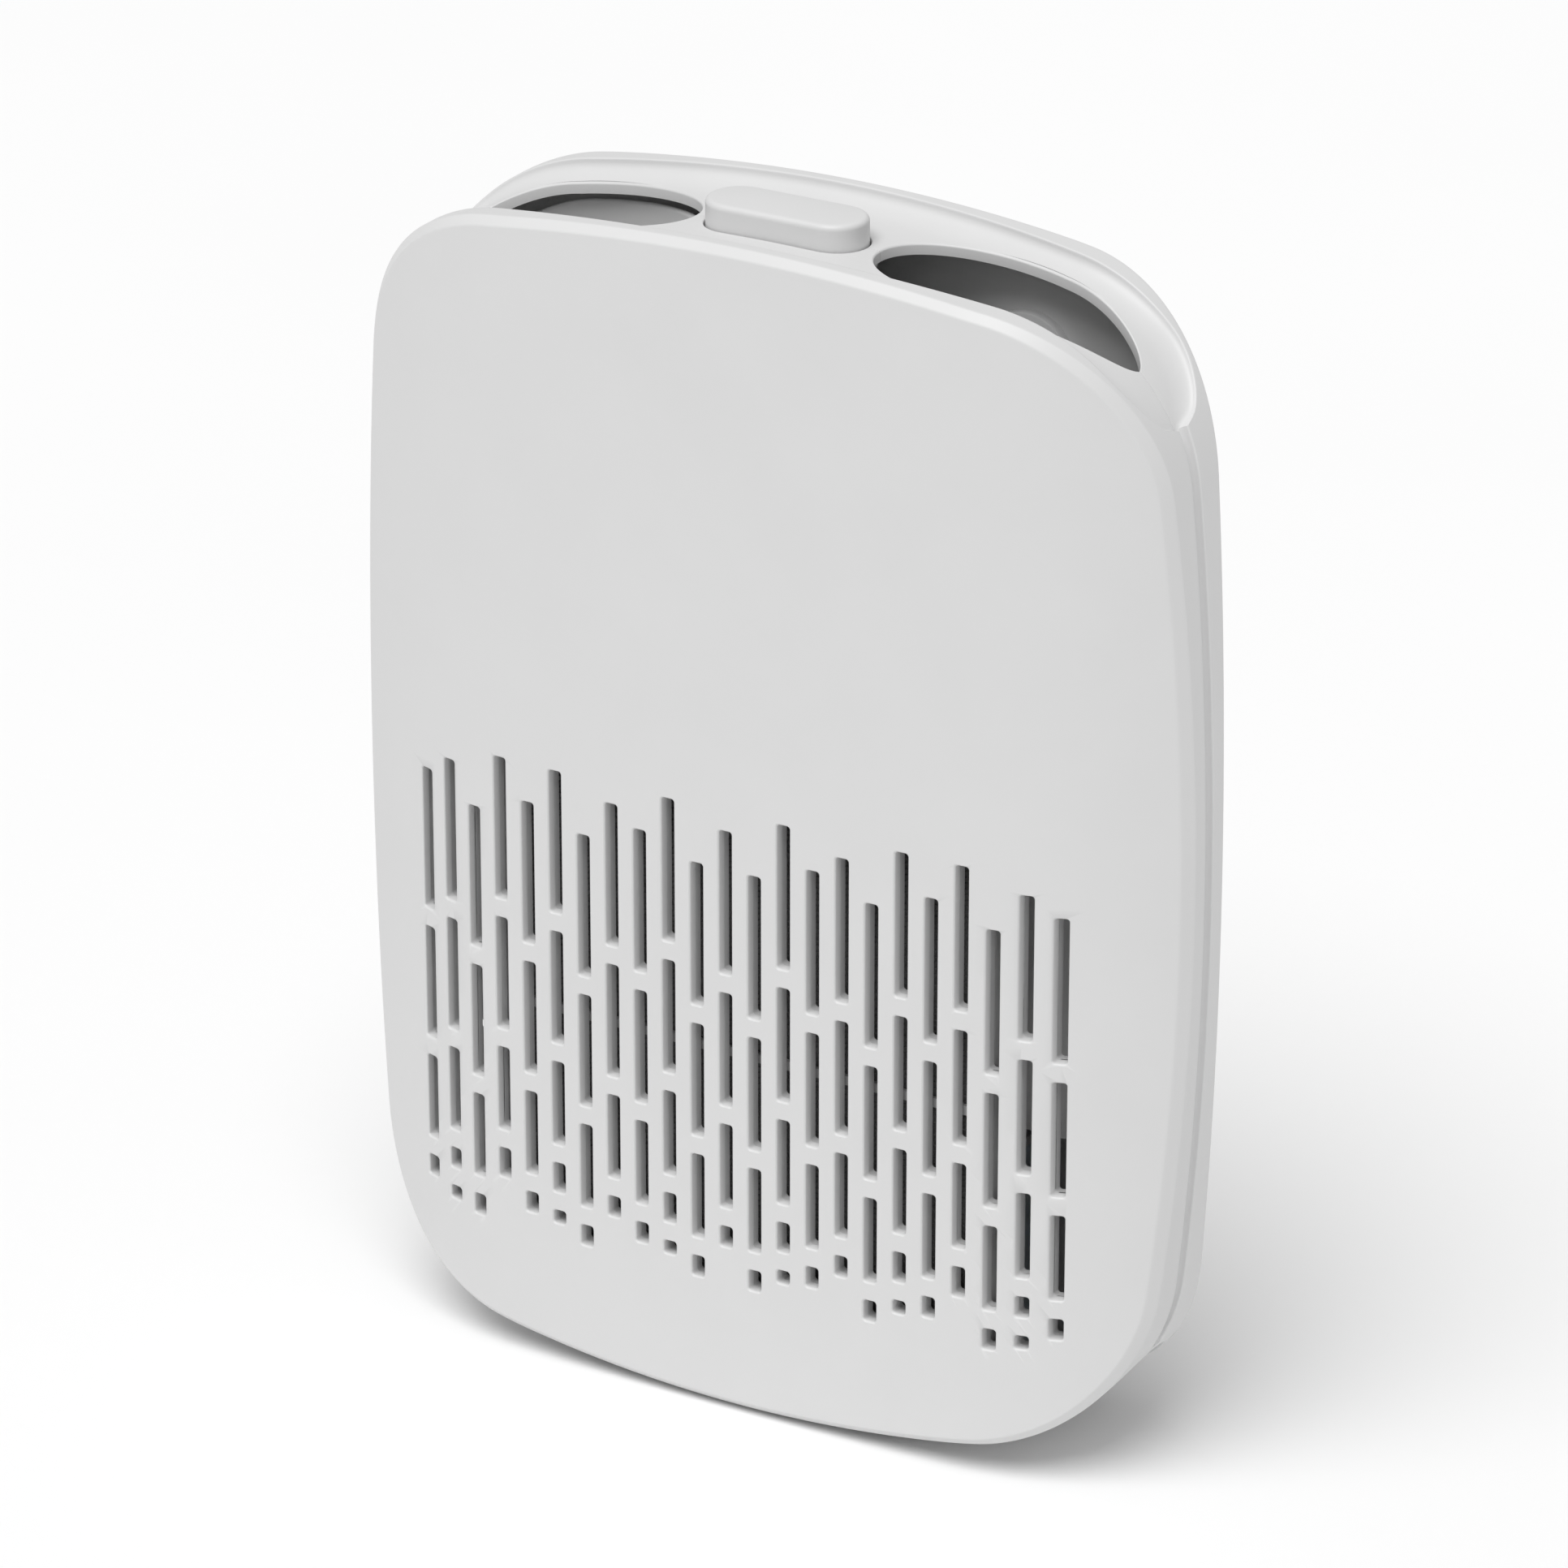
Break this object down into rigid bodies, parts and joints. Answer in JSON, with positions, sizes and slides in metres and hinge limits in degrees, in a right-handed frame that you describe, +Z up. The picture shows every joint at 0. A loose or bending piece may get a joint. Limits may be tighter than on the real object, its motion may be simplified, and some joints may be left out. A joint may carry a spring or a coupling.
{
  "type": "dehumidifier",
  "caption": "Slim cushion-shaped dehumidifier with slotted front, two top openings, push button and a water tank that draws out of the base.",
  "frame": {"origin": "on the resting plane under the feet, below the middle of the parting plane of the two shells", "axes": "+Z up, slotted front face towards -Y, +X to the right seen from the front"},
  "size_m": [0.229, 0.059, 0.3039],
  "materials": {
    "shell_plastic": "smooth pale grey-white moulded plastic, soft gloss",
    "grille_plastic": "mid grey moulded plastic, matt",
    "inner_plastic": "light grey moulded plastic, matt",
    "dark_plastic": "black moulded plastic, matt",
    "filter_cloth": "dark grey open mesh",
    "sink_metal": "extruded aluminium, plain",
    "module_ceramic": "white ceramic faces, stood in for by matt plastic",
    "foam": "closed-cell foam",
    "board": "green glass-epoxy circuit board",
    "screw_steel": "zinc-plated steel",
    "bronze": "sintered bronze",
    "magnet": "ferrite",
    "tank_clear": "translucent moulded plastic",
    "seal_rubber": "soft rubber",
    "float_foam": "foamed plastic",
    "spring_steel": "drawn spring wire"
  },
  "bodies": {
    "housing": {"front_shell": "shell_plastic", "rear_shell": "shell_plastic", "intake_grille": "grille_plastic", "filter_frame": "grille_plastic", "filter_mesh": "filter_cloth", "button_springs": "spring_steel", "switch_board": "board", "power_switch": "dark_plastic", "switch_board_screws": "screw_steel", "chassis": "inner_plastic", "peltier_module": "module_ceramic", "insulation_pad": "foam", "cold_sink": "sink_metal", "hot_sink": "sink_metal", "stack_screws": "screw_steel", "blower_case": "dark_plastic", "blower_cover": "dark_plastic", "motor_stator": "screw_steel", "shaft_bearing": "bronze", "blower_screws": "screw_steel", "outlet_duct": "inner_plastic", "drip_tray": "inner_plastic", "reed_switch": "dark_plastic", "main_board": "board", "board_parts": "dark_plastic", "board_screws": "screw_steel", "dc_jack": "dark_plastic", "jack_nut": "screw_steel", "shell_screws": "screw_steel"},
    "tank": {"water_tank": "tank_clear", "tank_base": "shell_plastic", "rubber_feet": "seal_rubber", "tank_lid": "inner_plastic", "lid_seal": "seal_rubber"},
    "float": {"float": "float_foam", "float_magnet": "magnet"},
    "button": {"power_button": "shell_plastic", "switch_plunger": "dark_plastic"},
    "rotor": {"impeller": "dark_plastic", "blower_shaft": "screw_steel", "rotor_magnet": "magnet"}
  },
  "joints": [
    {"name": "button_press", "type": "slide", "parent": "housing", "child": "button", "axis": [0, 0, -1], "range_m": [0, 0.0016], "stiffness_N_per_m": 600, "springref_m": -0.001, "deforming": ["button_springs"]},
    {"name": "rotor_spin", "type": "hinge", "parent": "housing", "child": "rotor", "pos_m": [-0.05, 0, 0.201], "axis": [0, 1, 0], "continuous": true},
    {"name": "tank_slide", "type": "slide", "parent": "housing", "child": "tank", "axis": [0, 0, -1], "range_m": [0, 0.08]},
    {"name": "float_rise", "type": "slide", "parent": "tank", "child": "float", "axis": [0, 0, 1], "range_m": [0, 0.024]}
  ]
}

==

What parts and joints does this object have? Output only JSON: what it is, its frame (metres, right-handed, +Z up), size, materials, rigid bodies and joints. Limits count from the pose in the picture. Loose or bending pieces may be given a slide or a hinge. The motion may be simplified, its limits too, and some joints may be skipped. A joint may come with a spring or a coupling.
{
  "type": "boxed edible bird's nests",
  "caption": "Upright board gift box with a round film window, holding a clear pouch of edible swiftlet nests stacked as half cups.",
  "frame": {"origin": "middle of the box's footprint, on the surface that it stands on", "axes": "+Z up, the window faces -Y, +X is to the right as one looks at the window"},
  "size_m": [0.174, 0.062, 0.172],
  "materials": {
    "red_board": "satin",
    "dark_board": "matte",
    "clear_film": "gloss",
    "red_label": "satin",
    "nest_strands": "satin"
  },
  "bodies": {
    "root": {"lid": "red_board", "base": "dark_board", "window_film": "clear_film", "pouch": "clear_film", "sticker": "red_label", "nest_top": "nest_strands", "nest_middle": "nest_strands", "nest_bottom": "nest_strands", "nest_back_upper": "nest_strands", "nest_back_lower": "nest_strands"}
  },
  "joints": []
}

SHORT EXERCISE
Copy each line above containing the string "handed".

THE ANSWER
Break this object down into rigid bodies, parts and joints. Answer in JSON, with positions, sizes and slides in metres and hinge limits in degrees, in a right-handed frame that you describe, +Z up. The picture shows every joint at 0. A loose or bending piece may get a joint. Limits may be tighter than on the real object, its motion may be simplified, and some joints may be left out. A joint may carry a spring or a coupling.
What parts and joints does this object have? Output only JSON: what it is, its frame (metres, right-handed, +Z up), size, materials, rigid bodies and joints. Limits count from the pose in the picture. Loose or bending pieces may be given a slide or a hinge. The motion may be simplified, its limits too, and some joints may be skipped. A joint may come with a spring or a coupling.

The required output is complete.